The think tank which is made of some senior finance lecturers from the University of Ghana and the Central University primarily focused on some economic, banking, finance and social issues in the country.
According to them, their projection is based on the fact that the expected rebound of the economy will not be enough to support the cedi’s stability for the year.
The report also stated that they expect export to struggle this year despite the opening up of economies around the world because of the Covid-19 vaccine.
Another area they believe will affect the cedi has to do with a revenue shortfall and its implications on the financing of the budget deficit.
They also noted that the government’s finances may be under some pressure this year.
Meanwhile, Ghana’s economy could come under some pressure from the rising debt which is projected to hit about 80% of Gross Domestic Product by the end of this year, according to ratings agency Moody’s 2021 Sub-Saharan African (SSA) Outlook report.

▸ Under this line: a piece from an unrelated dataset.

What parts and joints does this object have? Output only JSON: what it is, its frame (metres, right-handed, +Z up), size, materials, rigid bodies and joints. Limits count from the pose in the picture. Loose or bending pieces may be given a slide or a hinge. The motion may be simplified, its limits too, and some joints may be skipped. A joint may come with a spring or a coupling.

Already, the debt to GDP ratio has crossed the dreaded 70% mark, putting the country in the highly debt distress category, and increasingly threatening the stability of the economy.

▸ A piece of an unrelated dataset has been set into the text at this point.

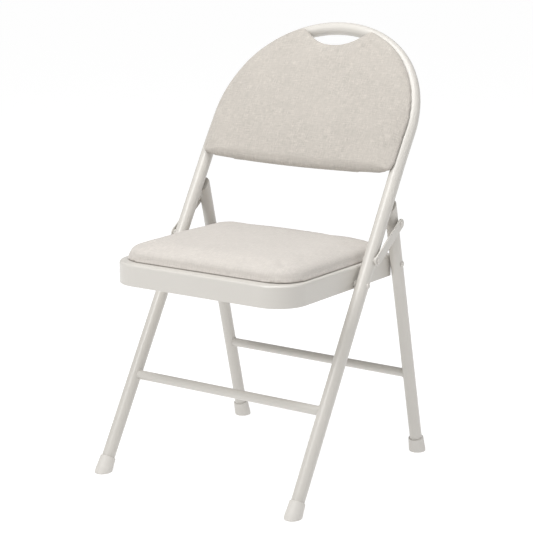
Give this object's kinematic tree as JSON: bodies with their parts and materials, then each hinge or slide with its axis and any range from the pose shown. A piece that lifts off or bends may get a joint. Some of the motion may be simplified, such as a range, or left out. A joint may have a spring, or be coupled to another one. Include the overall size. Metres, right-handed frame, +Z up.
{
  "type": "folding chair",
  "caption": "Folding chair with a bent steel tube hoop frame, folding rear legs, a padded fabric seat and a padded fabric back with a grip cut-out.",
  "frame": {"origin": "on the floor, under the centre of the open chair's box", "axes": "+Z up, +Y towards the chair's back, +X to the sitter's left; the chair faces -Y"},
  "size_m": [0.4806, 0.534, 0.8387],
  "materials": {
    "frame_paint": "satin powder coat, warm off-white",
    "pan_paint": "satin powder coat, warm off-white",
    "foot_plastic": "moulded, satin off-white",
    "rivet_steel": "coated steel, satin",
    "spacer_plastic": "moulded nylon, satin",
    "screw_steel": "zinc plated",
    "panel_plastic": "fine grained, matt",
    "board_wood": "raw plywood",
    "back_fabric": "fine plain weave, light greige",
    "seat_fabric": "fine plain weave, light greige"
  },
  "bodies": {
    "front_frame": {"hoop_frame": "frame_paint", "front_crossbar": "frame_paint", "front_foot_cap_left": "foot_plastic", "front_foot_cap_right": "foot_plastic", "back_board": "board_wood", "back_pad": "back_fabric", "back_panel": "panel_plastic", "back_tabs": "frame_paint", "back_screws": "screw_steel", "seat_pivot_rivet_left": "rivet_steel", "seat_pivot_rivet_right": "rivet_steel", "seat_spacers": "spacer_plastic", "link_pivot_rivet_left": "rivet_steel", "link_pivot_rivet_right": "rivet_steel", "link_spacers": "spacer_plastic"},
    "seat": {"seat_pan": "pan_paint", "seat_board": "board_wood", "seat_cushion": "seat_fabric", "hinge_plate_left": "pan_paint", "hinge_plate_right": "pan_paint", "seat_screws": "screw_steel", "leg_pivot_rivet_left": "rivet_steel", "leg_pivot_rivet_right": "rivet_steel", "leg_spacers": "spacer_plastic"},
    "rear_frame": {"rear_leg_left": "frame_paint", "rear_leg_right": "frame_paint", "rear_crossbar": "frame_paint", "rear_foot_cap_left": "foot_plastic", "rear_foot_cap_right": "foot_plastic"},
    "link_left_body": {"link_left": "frame_paint", "link_end_rivet_left": "rivet_steel"},
    "link_right_body": {"link_right": "frame_paint", "link_end_rivet_right": "rivet_steel"}
  },
  "joints": [
    {"name": "seat_fold", "type": "hinge", "parent": "front_frame", "child": "seat", "pos_m": [0, -0.0208, 0.384], "axis": [-1, 0, 0], "range_deg": [0, 104]},
    {"name": "leg_fold", "type": "hinge", "parent": "seat", "child": "rear_frame", "pos_m": [0, 0.10808, 0.402], "axis": [1, 0, 0], "range_deg": [0, 58.47]},
    {"name": "link_left_swing", "type": "hinge", "parent": "front_frame", "child": "link_left_body", "pos_m": [0, 0.00482, 0.42704], "axis": [-1, 0, 0], "range_deg": [0, 121.63]},
    {"name": "link_right_swing", "type": "hinge", "parent": "front_frame", "child": "link_right_body", "pos_m": [0, 0.00482, 0.42704], "axis": [-1, 0, 0], "range_deg": [0, 121.63]}
  ],
  "couplings": [
    {"joint": "leg_fold", "follows": "seat_fold", "ratio": 0.56223},
    {"joint": "link_left_swing", "follows": "seat_fold", "ratio": 1.1696},
    {"joint": "link_right_swing", "follows": "seat_fold", "ratio": 1.1696}
  ]
}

“We expect most SSA sovereigns to see their debt burdens rise further in 2021. The average debt burden in the region will hover around 64% of GDP in the near to medium term compared to the 47% average in 2015-19”, Moody’s said.

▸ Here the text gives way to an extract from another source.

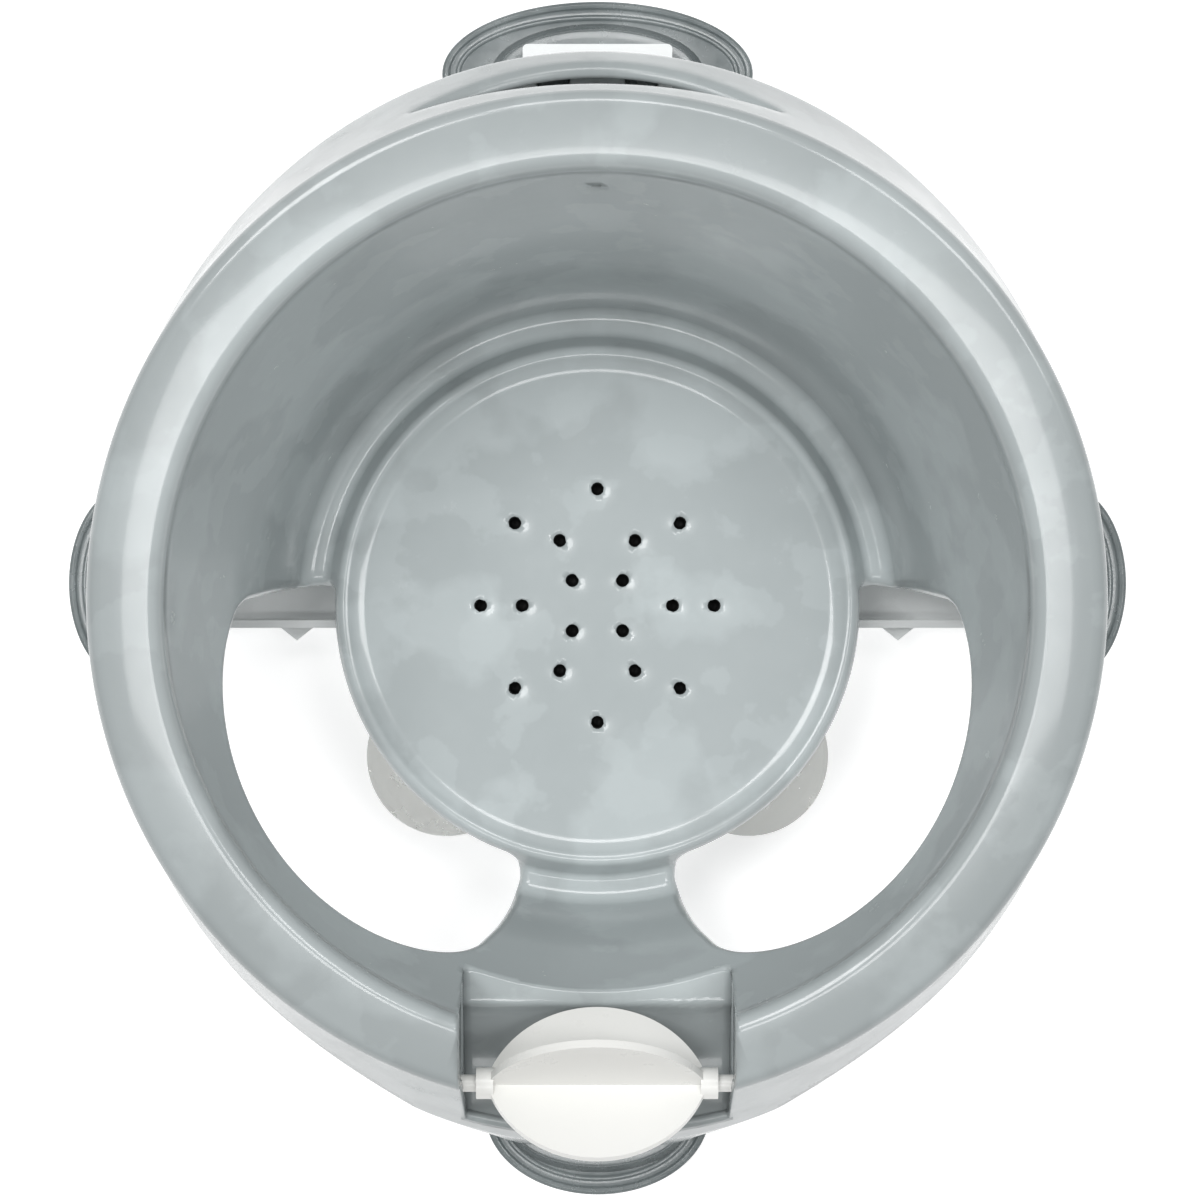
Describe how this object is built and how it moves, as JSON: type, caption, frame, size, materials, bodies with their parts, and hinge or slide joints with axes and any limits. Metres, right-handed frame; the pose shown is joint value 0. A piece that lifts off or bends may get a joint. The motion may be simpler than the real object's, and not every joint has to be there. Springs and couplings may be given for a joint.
{
  "type": "baby bath seat",
  "caption": "Moulded bath seat: round pan in a bowl with leg openings, hollow ring, flared skirt on suction cups, and a paddle wheel that turns in the ring.",
  "frame": {"origin": "middle of the footprint, on the floor plane that the outer suction cups' lips stand on", "axes": "+Z up; +Y towards the high back of the ring; +X to the right seen from above with +Y up; the paddle wheel is at -Y and its axle runs along X"},
  "size_m": [0.337, 0.3802, 0.2082],
  "materials": {
    "shell": "glossy moulded",
    "base": "satin moulded",
    "wheel": "satin moulded",
    "smoke_cup": "translucent soft vinyl",
    "milky_cup": "translucent soft vinyl",
    "screw": "plain"
  },
  "bodies": {
    "seat": {"seat_pan": "shell", "bowl_ring": "shell", "skirt": "shell", "base_frame": "base", "base_screws": "screw", "outer_cup_left": "smoke_cup", "outer_cup_right": "smoke_cup", "outer_cup_front": "smoke_cup", "outer_cup_rear": "smoke_cup", "inner_cup_rear_right": "milky_cup", "inner_cup_rear_left": "milky_cup", "inner_cup_front_left": "milky_cup", "inner_cup_front_right": "milky_cup"},
    "paddle_wheel": {"vane_plate_low": "wheel", "vane_plate_high": "wheel", "end_cap_left": "wheel", "end_cap_right": "wheel"}
  },
  "joints": [
    {"name": "wheel_spin", "type": "hinge", "parent": "seat", "child": "paddle_wheel", "pos_m": [0, -0.1351, 0.128], "axis": [1, 0, 0], "continuous": true}
  ]
}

“We do not expect debt burdens to come down in the foreseeable future as revenue generation capacity remains weak”, it added.
The international ratings agency said the country will be ranked second in Sub Saharan Africa with the greatest External Vulnerability Stress pressures.
“In SSA, higher external vulnerability indicators – which are a measure of short-term debt and upcoming external debt maturities against international reserves – will be more challenging for sovereigns outside of monetary unions. Zambia and Ghana will see the greatest EVI pressures, with 2021 levels forecast to be 509% in Zambia and 143% in Ghana”.
Despite a rebound in growth, the debt burden will rise further, as Ghana’s borrowing is extremely high compared to its peers on the continent.